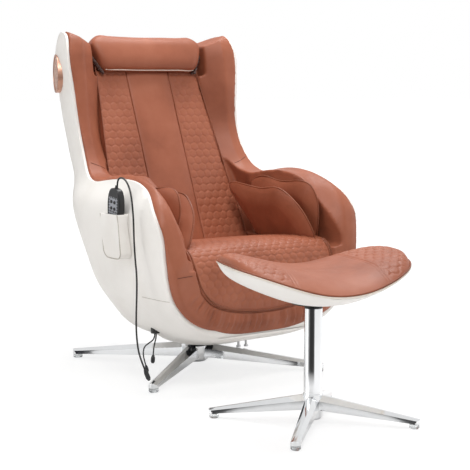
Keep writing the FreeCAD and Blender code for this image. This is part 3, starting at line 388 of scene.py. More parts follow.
def dress_cad_nodes():
    """Gives every CAD node the finish of its material slot."""
    for part in frame["record"]["subparts"]:
        node = frame["nodes"][part["node"]]
        for slot in node.material_slots:
            slot.material = slot_materials[part["material_slot"]]
    for slot in frame["nodes"]["handset_face"].material_slots:
        slot.material = keypad_material()


# Shaping

def link(name, data, material, body):
    """Puts a mesh or curve into the scene as a piece that rides on a body."""
    piece = bpy.data.objects.new(name, data)
    bpy.context.scene.collection.objects.link(piece)
    data.materials.clear()
    data.materials.append(material)
    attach(piece, body)
    return piece


def bake(piece):
    """Applies the piece's modifiers to its mesh."""
    graph = bpy.context.evaluated_depsgraph_get()
    mesh = bpy.data.meshes.new_from_object(piece.evaluated_get(graph))
    piece.modifiers.clear()
    old = piece.data
    piece.data = mesh
    bpy.data.meshes.remove(old)


def welded(name, nodes):
    """A mesh of one or more CAD solids, whose faces share their corners."""
    mesh = bpy.data.meshes.new(name)
    shape = bmesh.new()
    for node in nodes:
        shape.from_mesh(frame["nodes"][node].data)
    bmesh.ops.remove_doubles(shape, verts=shape.verts, dist=weld_distance)
    shape.to_mesh(mesh)
    shape.free()
    return mesh


def shade_smooth(mesh):
    mesh.polygons.foreach_set("use_smooth", [True] * len(mesh.polygons))


def soft_copy(nodes, name, voxel, rounds, body, material=tan):
    """A rounded, evenly meshed copy of one or more CAD solids, ready for vertex moves."""
    piece = link(name, welded(name, nodes), material, body)
    remesh = piece.modifiers.new("remesh", "REMESH")
    remesh.mode = "VOXEL"
    remesh.voxel_size = voxel
    smooth = piece.modifiers.new("smooth", "SMOOTH")
    smooth.factor = 0.5
    smooth.iterations = rounds
    bake(piece)
    piece.data.materials.clear()
    piece.data.materials.append(material)
    shade_smooth(piece.data)
    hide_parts(*nodes)
    return piece


def rows_of(piece, kind):
    """The mesh's points or normals as rows of three."""
    out = np.empty(len(piece.data.vertices) * 3, dtype=np.float32)
    piece.data.vertices.foreach_get(kind, out)
    return out.reshape(-1, 3).astype(np.float64)


def points_of(piece):
    return rows_of(piece, "co")


def normals_of(piece):
    return rows_of(piece, "normal")


def set_points(piece, points):
    piece.data.vertices.foreach_set("co", points.astype(np.float32).reshape(-1))
    piece.data.update()


def push_out(piece, distance):
    """Moves each point along its normal."""
    set_points(piece, points_of(piece) + normals_of(piece) * distance[:, None])


def step(value, low, high):
    """0 below low, 1 above high, smooth between."""
    t = np.clip((value - low) / (high - low), 0.0, 1.0)
    return t * t * (3 - 2 * t)


def honeycomb(u, v, pitch):
    """Distance to the nearest wall of a honeycomb with cells pitch wide."""
    rise = pitch * math.sqrt(3)
    best = None
    for shift_u, shift_v in ((0.0, 0.0), (pitch / 2, rise / 2)):
        du = np.abs(u - shift_u - np.round((u - shift_u) / pitch) * pitch)
        dv = np.abs(v - shift_v - np.round((v - shift_v) / rise) * rise)
        size = np.maximum(du, du / 2 + dv * math.sqrt(3) / 2)
        best = size if best is None else np.minimum(best, size)
    return np.maximum(pitch / 2 - best, 0.0)


def quilt(piece, u, v, where, depth=groove_depth):
    """Sews honeycomb channels: cells stay up and their walls are pulled in."""
    wall = honeycomb(u, v, cell_width)
    pull = np.exp(-(wall / groove_width) ** 2)
    puff = step(wall, 0.0, cell_width * 0.5) * 0.2
    push_out(piece, (puff - pull) * depth * where)


def crease(piece, distance, where, depth, width):
    """Pulls the surface in along a seam, given each point's distance from it."""
    push_out(piece, -depth * np.exp(-(distance / width) ** 2) * where)


def wrinkle(piece, height, size, seed):
    """Soft uneven swelling, as leather over foam has."""
    points = points_of(piece)
    rng = np.random.default_rng(seed)
    waves = 7
    swell = np.zeros(len(points))
    for _ in range(waves):
        direction = rng.normal(size=3)
        direction /= np.linalg.norm(direction)
        swell += np.sin(points @ direction * (2 * math.pi / size) * rng.uniform(0.7, 1.5)
                        + rng.uniform(0, 6.28))
    push_out(piece, swell / waves * height)


def tube(name, points, radius, material, body, closed=False):
    """A smooth round cord or piping through the given control points."""
    data = bpy.data.curves.new(name, "CURVE")
    data.dimensions = "3D"
    data.bevel_depth = radius
    data.bevel_resolution = 3
    data.resolution_u = 8
    data.use_fill_caps = True
    spline = data.splines.new("NURBS")
    spline.points.add(len(points) - 1)
    for target, point in zip(spline.points, points):
        target.co = (*point, 1.0)
    spline.order_u = 3
    if closed:
        spline.use_cyclic_u = True
    else:
        spline.use_endpoint_u = True
    return link(name, data, material, body)


def smooth_line(points, steps):
    """Points along a smooth curve through the given ones."""
    given = np.array(points, dtype=float)
    ends = np.vstack([2 * given[0] - given[1], given, 2 * given[-1] - given[-2]])
    out = []
    for a, b, c, d in zip(ends, ends[1:], ends[2:], ends[3:]):
        for k in range(steps):
            t = k / steps
            out.append(0.5 * (2 * b + (c - a) * t + (2 * a - 5 * b + 4 * c - d) * t ** 2
                              + (3 * b - a - 3 * c + d) * t ** 3))
    out.append(given[-1])
    return np.array(out)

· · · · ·

* _Exercise_
Write the material out again in its entirety, exactly as shown.

* _Full response_
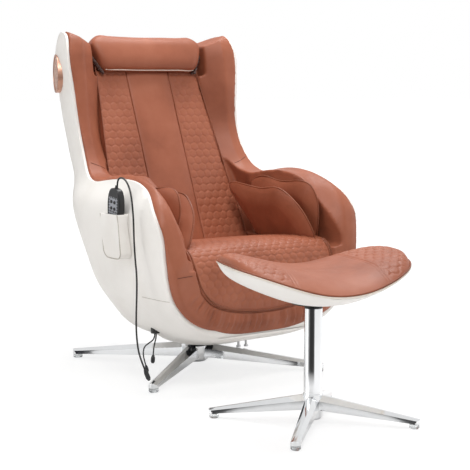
Keep writing the FreeCAD and Blender code for this image. This is part 3, starting at line 388 of scene.py. More parts follow.
def dress_cad_nodes():
    """Gives every CAD node the finish of its material slot."""
    for part in frame["record"]["subparts"]:
        node = frame["nodes"][part["node"]]
        for slot in node.material_slots:
            slot.material = slot_materials[part["material_slot"]]
    for slot in frame["nodes"]["handset_face"].material_slots:
        slot.material = keypad_material()


# Shaping

def link(name, data, material, body):
    """Puts a mesh or curve into the scene as a piece that rides on a body."""
    piece = bpy.data.objects.new(name, data)
    bpy.context.scene.collection.objects.link(piece)
    data.materials.clear()
    data.materials.append(material)
    attach(piece, body)
    return piece


def bake(piece):
    """Applies the piece's modifiers to its mesh."""
    graph = bpy.context.evaluated_depsgraph_get()
    mesh = bpy.data.meshes.new_from_object(piece.evaluated_get(graph))
    piece.modifiers.clear()
    old = piece.data
    piece.data = mesh
    bpy.data.meshes.remove(old)


def welded(name, nodes):
    """A mesh of one or more CAD solids, whose faces share their corners."""
    mesh = bpy.data.meshes.new(name)
    shape = bmesh.new()
    for node in nodes:
        shape.from_mesh(frame["nodes"][node].data)
    bmesh.ops.remove_doubles(shape, verts=shape.verts, dist=weld_distance)
    shape.to_mesh(mesh)
    shape.free()
    return mesh


def shade_smooth(mesh):
    mesh.polygons.foreach_set("use_smooth", [True] * len(mesh.polygons))


def soft_copy(nodes, name, voxel, rounds, body, material=tan):
    """A rounded, evenly meshed copy of one or more CAD solids, ready for vertex moves."""
    piece = link(name, welded(name, nodes), material, body)
    remesh = piece.modifiers.new("remesh", "REMESH")
    remesh.mode = "VOXEL"
    remesh.voxel_size = voxel
    smooth = piece.modifiers.new("smooth", "SMOOTH")
    smooth.factor = 0.5
    smooth.iterations = rounds
    bake(piece)
    piece.data.materials.clear()
    piece.data.materials.append(material)
    shade_smooth(piece.data)
    hide_parts(*nodes)
    return piece


def rows_of(piece, kind):
    """The mesh's points or normals as rows of three."""
    out = np.empty(len(piece.data.vertices) * 3, dtype=np.float32)
    piece.data.vertices.foreach_get(kind, out)
    return out.reshape(-1, 3).astype(np.float64)


def points_of(piece):
    return rows_of(piece, "co")


def normals_of(piece):
    return rows_of(piece, "normal")


def set_points(piece, points):
    piece.data.vertices.foreach_set("co", points.astype(np.float32).reshape(-1))
    piece.data.update()


def push_out(piece, distance):
    """Moves each point along its normal."""
    set_points(piece, points_of(piece) + normals_of(piece) * distance[:, None])


def step(value, low, high):
    """0 below low, 1 above high, smooth between."""
    t = np.clip((value - low) / (high - low), 0.0, 1.0)
    return t * t * (3 - 2 * t)


def honeycomb(u, v, pitch):
    """Distance to the nearest wall of a honeycomb with cells pitch wide."""
    rise = pitch * math.sqrt(3)
    best = None
    for shift_u, shift_v in ((0.0, 0.0), (pitch / 2, rise / 2)):
        du = np.abs(u - shift_u - np.round((u - shift_u) / pitch) * pitch)
        dv = np.abs(v - shift_v - np.round((v - shift_v) / rise) * rise)
        size = np.maximum(du, du / 2 + dv * math.sqrt(3) / 2)
        best = size if best is None else np.minimum(best, size)
    return np.maximum(pitch / 2 - best, 0.0)


def quilt(piece, u, v, where, depth=groove_depth):
    """Sews honeycomb channels: cells stay up and their walls are pulled in."""
    wall = honeycomb(u, v, cell_width)
    pull = np.exp(-(wall / groove_width) ** 2)
    puff = step(wall, 0.0, cell_width * 0.5) * 0.2
    push_out(piece, (puff - pull) * depth * where)


def crease(piece, distance, where, depth, width):
    """Pulls the surface in along a seam, given each point's distance from it."""
    push_out(piece, -depth * np.exp(-(distance / width) ** 2) * where)


def wrinkle(piece, height, size, seed):
    """Soft uneven swelling, as leather over foam has."""
    points = points_of(piece)
    rng = np.random.default_rng(seed)
    waves = 7
    swell = np.zeros(len(points))
    for _ in range(waves):
        direction = rng.normal(size=3)
        direction /= np.linalg.norm(direction)
        swell += np.sin(points @ direction * (2 * math.pi / size) * rng.uniform(0.7, 1.5)
                        + rng.uniform(0, 6.28))
    push_out(piece, swell / waves * height)


def tube(name, points, radius, material, body, closed=False):
    """A smooth round cord or piping through the given control points."""
    data = bpy.data.curves.new(name, "CURVE")
    data.dimensions = "3D"
    data.bevel_depth = radius
    data.bevel_resolution = 3
    data.resolution_u = 8
    data.use_fill_caps = True
    spline = data.splines.new("NURBS")
    spline.points.add(len(points) - 1)
    for target, point in zip(spline.points, points):
        target.co = (*point, 1.0)
    spline.order_u = 3
    if closed:
        spline.use_cyclic_u = True
    else:
        spline.use_endpoint_u = True
    return link(name, data, material, body)


def smooth_line(points, steps):
    """Points along a smooth curve through the given ones."""
    given = np.array(points, dtype=float)
    ends = np.vstack([2 * given[0] - given[1], given, 2 * given[-1] - given[-2]])
    out = []
    for a, b, c, d in zip(ends, ends[1:], ends[2:], ends[3:]):
        for k in range(steps):
            t = k / steps
            out.append(0.5 * (2 * b + (c - a) * t + (2 * a - 5 * b + 4 * c - d) * t ** 2
                              + (3 * b - a - 3 * c + d) * t ** 3))
    out.append(given[-1])
    return np.array(out)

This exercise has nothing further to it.